BootsnAll Travel Network



KRAKOW – “World’s Fastest Walkers”

Well, I’m so far behind on our travels that I better stay in sequence and get back to our travels through Poland, just to make sure that I don’t lose anyone along the way.  This will be the first of three entries on Poland, so please read on my friends.

We dove right into Poland by arriving in the historical and architectural gem of Krakow.  And although I really liked exploring the old city, castle, churches, and parks, I frankly found the areas just outside the old city kind of a mess.  Our room (with fridge and hot water) was about a mile north of the entrance to the old city; however, it was just a little too far from the trams to be convenient, and the walking was awful to and from the place, since the sidewalks and intersections are blocked with cars.  Everyone weaves around the cars and the little space left is too little to walk side by side, so Cheryl and I would literally walk full speed single file for a mile.  An odd consequence of these miserable walking conditions (oh and there are lots of people walking), seems to be that people clearly just want to get thru the area as fast as possible.  We had old ladies pass us walking at 4 mph, and the younger folks hit nearly 6 mph.  Yup, wolds fastest walkers.  Don’t stop to tie your shoes.

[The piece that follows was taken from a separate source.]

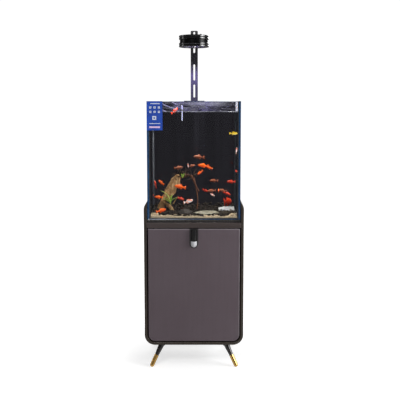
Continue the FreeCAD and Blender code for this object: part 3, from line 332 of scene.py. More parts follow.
ALONG_X = (0.06, 1.0, 1.0)
ALONG_Z = (1.0, 1.0, 0.06)
HOOP = lacquered("hoop_lacquer", (0.019, 0.013, 0.009), (0.034, 0.025, 0.018), 0.24, 0.38, ALONG_Z)
RAIL = lacquered("rail_lacquer", (0.036, 0.026, 0.024), (0.052, 0.039, 0.037), 0.30, 0.44, ALONG_X)
INNER = lacquered("inner_laminate", (0.07, 0.061, 0.062), (0.10, 0.09, 0.09), 0.5, 0.66, ALONG_X)


EDGE_HIGHLIGHT_WIDTH = 0.004  # width of the painted highlight strip


def door_finish():
    """A smooth matt lacquer in a warm charcoal mauve, with a painted highlight along its top and right edges.
    """
    made = Finish("door_lacquer", (0.1, 0.084, 0.094), 0.42, Specular_IOR_Level=0.4)
    board = made.stretched(ALONG_Z)
    cloud = made.grain(5.0, 3.0)
    fibre = made.grain(90.0, 5.0, 0.6, board)
    base = made.tint(cloud, (0.3, (0.092, 0.068, 0.080)), (0.75, (0.106, 0.082, 0.096)))
    body = made.mixed(made.between(fibre, 0.0, 0.35), base, (0.078, 0.060, 0.069))
    low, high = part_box("door")
    by_top = made.between(made.axis("Z"), 0.0, 1.0, high.z - EDGE_HIGHLIGHT_WIDTH, high.z)
    by_side = made.between(made.axis("X"), 0.0, 1.0, high.x - EDGE_HIGHLIGHT_WIDTH, high.x)
    # painted highlight: the colour turns paler along the top and right edges, where the edges catch the light
    painted_edge_highlight = made.sums("MAXIMUM", by_top, by_side)
    made.colour(made.mixed(made.between(painted_edge_highlight, 0.0, 0.55, 0.0, 1.0), body, (0.40, 0.36, 0.39)))
    made.roughness(made.between(made.grain(160.0, 2.0), 0.40, 0.52))
    made.relief(made.grain(420.0, 2.0), 0.10, 0.0002)
    return made.material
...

The trams still get stuck in long lines of traffic, and clearly there is still not enough attention being paid to livability as we saw lots of American exurb-like sprawl going up around the city.  New ring roads, big boxes, drive-thrus, and Los Angeles style mall interchanges.  This always brings a tear to my eyes, but who can blame people for wanting things after years of the simpler life.  And there is clearly a problem with the roads being overwhelmed by truck traffic as the road to Auschwitz was kind of scary (especially in our little muppet bus).   Sure, it’s nice to wish that people would still farm close to town and use horses to pull carts, but when the reality is a new middle class and growing consumerism, then you do need to plan for this and at least accommodate commerce and transportation safely.   That’s the Civil Engineer in me talking.
They did just open a new mega-mall over the main train station (Galleria Krakow) and are building a new “high speed” tram line to accompany it, so clearly some of the planners have a clue on TOD.  But of course, the biggest ads for the new mall tout the new 1400 space parking garage.  Oh yeah, and good luck finding the train station platforms through the mall.  (go left between Cinnabon and Benetton I think) Oh, I guess they’ll have to learn the hard way. 

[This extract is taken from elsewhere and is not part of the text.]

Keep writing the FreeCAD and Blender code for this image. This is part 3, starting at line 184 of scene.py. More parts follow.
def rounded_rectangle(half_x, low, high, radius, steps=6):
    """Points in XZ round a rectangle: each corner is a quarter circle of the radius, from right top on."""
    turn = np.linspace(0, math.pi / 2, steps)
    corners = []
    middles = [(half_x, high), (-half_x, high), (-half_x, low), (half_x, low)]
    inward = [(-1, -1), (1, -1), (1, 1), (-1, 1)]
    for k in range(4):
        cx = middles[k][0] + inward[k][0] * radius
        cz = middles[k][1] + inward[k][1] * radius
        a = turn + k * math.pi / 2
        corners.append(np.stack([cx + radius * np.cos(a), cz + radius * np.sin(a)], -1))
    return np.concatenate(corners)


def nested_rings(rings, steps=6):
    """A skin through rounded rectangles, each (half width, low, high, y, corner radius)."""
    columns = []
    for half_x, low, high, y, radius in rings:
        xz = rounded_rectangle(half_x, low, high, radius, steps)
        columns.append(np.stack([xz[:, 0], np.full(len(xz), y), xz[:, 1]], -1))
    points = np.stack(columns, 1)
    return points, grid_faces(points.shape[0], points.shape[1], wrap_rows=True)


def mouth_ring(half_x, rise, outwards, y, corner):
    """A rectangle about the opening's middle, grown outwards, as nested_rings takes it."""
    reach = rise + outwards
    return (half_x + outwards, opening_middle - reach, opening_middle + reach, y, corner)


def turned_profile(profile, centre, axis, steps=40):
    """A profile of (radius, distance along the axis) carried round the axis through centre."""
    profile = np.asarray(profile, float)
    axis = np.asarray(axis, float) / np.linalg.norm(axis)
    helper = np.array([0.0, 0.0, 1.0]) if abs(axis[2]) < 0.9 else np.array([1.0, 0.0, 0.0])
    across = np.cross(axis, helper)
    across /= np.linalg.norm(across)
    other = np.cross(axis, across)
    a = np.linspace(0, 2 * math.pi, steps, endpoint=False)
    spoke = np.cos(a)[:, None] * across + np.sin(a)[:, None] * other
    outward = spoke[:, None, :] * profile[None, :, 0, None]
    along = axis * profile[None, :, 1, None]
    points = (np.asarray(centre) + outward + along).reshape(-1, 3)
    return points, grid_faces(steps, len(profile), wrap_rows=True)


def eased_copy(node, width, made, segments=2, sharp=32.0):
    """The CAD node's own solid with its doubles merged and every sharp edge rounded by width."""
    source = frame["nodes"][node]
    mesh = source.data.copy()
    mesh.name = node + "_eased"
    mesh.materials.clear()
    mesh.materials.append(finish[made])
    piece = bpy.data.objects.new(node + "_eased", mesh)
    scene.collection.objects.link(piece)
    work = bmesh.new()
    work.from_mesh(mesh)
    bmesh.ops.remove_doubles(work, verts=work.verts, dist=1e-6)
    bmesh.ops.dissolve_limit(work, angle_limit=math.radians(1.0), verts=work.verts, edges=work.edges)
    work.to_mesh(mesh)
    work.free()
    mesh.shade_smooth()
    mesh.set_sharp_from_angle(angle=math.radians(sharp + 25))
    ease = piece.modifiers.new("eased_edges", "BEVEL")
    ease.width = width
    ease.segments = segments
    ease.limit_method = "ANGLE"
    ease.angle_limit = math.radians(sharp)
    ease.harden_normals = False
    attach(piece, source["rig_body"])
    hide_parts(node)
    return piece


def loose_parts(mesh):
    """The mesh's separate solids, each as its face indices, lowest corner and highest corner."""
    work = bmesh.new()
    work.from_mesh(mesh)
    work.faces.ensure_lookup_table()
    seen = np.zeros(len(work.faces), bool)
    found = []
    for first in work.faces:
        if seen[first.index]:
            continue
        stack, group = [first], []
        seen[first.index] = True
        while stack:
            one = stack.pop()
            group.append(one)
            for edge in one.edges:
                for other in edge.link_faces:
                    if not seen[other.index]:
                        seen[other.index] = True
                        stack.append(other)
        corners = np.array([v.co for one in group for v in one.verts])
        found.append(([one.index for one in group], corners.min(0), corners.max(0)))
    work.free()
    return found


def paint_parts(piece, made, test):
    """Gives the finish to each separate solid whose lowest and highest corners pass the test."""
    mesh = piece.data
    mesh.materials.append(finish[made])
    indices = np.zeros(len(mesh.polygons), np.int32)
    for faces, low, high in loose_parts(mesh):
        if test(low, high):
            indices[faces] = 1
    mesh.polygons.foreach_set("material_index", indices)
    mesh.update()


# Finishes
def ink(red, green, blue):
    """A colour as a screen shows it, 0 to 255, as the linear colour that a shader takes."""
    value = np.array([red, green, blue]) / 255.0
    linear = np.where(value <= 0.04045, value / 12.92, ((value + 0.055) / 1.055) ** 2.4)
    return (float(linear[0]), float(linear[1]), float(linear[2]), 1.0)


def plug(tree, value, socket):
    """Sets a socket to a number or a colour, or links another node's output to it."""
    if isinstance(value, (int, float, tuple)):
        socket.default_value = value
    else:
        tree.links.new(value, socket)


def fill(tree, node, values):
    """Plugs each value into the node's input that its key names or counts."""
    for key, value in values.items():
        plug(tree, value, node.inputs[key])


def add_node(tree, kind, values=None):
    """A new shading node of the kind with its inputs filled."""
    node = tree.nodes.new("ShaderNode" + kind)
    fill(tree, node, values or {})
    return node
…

The other very odd thing about our neighborhood in Krakow was that there were no restaurants or bars (or even cafes) in the entire square mile to old town, despite a dense population and lots of other businesses, including a big public market.  It’s as if the city has put it’s entire cultural and social life within the walls of the old town and left the rest a kind of support structure for the old town.  It felt like Disneyland on the inside and backstage lot outside the old moat.  The exception to this seemed to be the cool old Jewish quarter of Kazmierz, although only a handful of Jewish people still live there since the tragedies of WWII.  This neighborhood is the new hub of hipness as old town has been overrun for good by tourists it seems.  It also contains the excellent (and undersold) ethnographic museum containing 3 floors of  Polish folk culture, including reconstructed rooms from houses of the more common people. 
We love this stuff (as anthropologists) as so much attention seems to given to the legacy of the leaders, monarchs, religions, and very little time devoted to the way society functioned from day to day.  Of course, life was hard, but in Poland, there was a flourishing folk arts and crafts movement throughout the countryside from the late 18th century until the mid 20th century. 
The ethnographic museum has intricate art, costumes, toys, and even hand-painted rooms from countryside cottages typical to Poland’s pre-industrialized life.  What do 20 million dollar crown jewels tell you about society other than the obvious fact that wealth was concentrated in the hands of a few?  And jaw-dropping churches are great and show that many people (or slaves) were highly devout.  Here in Prague, there is a wall called the “hunger wall” since the King at the time (14th Century) decided that it would be good if peasnats worked on the wall for much needed food to live.  Progressive or cruel, I’m still not sure.  the Royal Gardens at the Prague Castle were paid for by taxing the Jewish Population in the 16th Century.  You get my point.
By the way, there were about 20 people at the ethnographic museum and probably 10 thousand in Wawel Castle.  I don’t get it, but we have already seen just a few castles…
But onto Warsaw by train, of course, since there so little time and so much city planning to do.